**Given exercise:** What lines of the data include the string "names"? Copy them all.

─── Collected data ───

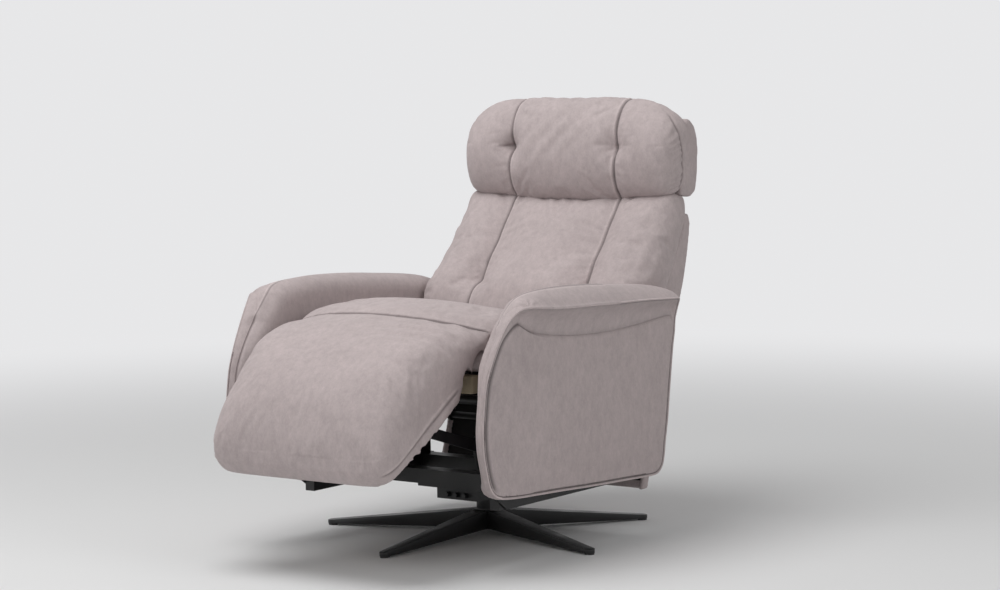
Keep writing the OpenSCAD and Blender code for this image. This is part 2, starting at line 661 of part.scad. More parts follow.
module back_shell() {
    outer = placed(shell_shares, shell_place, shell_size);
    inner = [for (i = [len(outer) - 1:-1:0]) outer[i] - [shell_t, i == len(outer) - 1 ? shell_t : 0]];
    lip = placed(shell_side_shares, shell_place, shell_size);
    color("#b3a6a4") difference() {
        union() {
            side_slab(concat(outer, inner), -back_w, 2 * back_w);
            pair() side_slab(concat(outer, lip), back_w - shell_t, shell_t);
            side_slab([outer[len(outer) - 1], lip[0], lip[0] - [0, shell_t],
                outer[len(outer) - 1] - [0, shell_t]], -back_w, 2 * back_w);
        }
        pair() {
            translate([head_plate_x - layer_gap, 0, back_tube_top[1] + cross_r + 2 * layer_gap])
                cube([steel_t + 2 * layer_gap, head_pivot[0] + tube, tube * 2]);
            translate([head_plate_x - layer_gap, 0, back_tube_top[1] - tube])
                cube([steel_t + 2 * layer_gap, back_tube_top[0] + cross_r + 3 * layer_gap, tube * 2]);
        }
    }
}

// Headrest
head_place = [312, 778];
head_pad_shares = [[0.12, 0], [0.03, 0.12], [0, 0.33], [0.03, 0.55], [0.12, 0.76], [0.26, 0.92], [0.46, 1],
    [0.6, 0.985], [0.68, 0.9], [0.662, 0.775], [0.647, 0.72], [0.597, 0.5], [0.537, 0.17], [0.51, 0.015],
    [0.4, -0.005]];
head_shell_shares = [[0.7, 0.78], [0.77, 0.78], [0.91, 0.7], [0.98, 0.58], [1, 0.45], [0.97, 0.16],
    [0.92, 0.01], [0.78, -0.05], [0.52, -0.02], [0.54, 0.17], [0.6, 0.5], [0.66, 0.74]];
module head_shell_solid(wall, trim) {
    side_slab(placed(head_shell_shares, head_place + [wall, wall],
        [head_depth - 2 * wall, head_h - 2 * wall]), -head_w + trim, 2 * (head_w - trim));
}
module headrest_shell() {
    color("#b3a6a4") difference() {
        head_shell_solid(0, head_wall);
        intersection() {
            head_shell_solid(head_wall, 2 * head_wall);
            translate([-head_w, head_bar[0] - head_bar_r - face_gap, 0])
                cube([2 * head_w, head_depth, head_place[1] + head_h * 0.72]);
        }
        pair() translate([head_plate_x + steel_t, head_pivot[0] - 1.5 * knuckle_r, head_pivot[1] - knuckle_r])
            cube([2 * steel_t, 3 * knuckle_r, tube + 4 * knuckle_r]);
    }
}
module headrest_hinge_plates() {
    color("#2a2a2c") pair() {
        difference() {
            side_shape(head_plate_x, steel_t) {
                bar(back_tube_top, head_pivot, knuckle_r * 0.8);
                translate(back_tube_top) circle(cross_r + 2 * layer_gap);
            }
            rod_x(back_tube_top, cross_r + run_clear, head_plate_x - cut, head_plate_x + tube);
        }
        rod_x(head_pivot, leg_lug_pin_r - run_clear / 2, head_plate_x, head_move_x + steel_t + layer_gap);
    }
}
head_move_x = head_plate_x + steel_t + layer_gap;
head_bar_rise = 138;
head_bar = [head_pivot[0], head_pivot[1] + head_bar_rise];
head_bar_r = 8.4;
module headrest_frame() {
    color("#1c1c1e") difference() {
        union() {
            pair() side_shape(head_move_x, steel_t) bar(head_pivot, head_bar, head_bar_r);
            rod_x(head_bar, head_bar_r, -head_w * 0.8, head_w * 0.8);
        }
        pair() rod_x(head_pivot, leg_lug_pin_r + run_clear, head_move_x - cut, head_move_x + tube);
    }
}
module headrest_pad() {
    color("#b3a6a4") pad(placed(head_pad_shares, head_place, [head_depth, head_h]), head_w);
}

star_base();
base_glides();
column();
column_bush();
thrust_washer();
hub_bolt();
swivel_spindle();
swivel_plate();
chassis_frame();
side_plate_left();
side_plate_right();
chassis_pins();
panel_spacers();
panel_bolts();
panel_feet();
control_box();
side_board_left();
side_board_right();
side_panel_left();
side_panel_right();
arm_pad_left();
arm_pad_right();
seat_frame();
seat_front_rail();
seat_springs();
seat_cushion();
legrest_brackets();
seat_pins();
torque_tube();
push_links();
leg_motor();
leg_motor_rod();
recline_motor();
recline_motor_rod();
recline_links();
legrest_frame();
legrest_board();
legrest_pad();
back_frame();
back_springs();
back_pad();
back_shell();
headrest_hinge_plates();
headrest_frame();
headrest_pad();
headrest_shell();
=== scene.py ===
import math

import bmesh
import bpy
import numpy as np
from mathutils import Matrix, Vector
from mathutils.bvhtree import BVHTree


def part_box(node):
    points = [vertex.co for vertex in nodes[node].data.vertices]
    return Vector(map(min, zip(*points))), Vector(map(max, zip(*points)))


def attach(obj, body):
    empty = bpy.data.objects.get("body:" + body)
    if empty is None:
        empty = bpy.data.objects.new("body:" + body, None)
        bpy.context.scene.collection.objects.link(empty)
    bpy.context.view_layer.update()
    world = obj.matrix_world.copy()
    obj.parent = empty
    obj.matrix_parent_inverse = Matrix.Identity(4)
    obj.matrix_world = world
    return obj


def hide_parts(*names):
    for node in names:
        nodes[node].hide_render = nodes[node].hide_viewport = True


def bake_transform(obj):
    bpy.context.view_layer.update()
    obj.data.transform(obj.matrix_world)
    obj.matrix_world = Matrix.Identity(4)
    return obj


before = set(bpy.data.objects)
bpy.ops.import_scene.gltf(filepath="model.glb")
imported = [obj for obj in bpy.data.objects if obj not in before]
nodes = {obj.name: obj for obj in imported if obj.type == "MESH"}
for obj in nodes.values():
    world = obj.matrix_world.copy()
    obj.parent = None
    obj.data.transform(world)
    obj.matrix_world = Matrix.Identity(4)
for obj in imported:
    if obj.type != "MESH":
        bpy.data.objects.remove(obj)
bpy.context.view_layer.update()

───

**Answer to this task:**
def hide_parts(*names):
    for node in names:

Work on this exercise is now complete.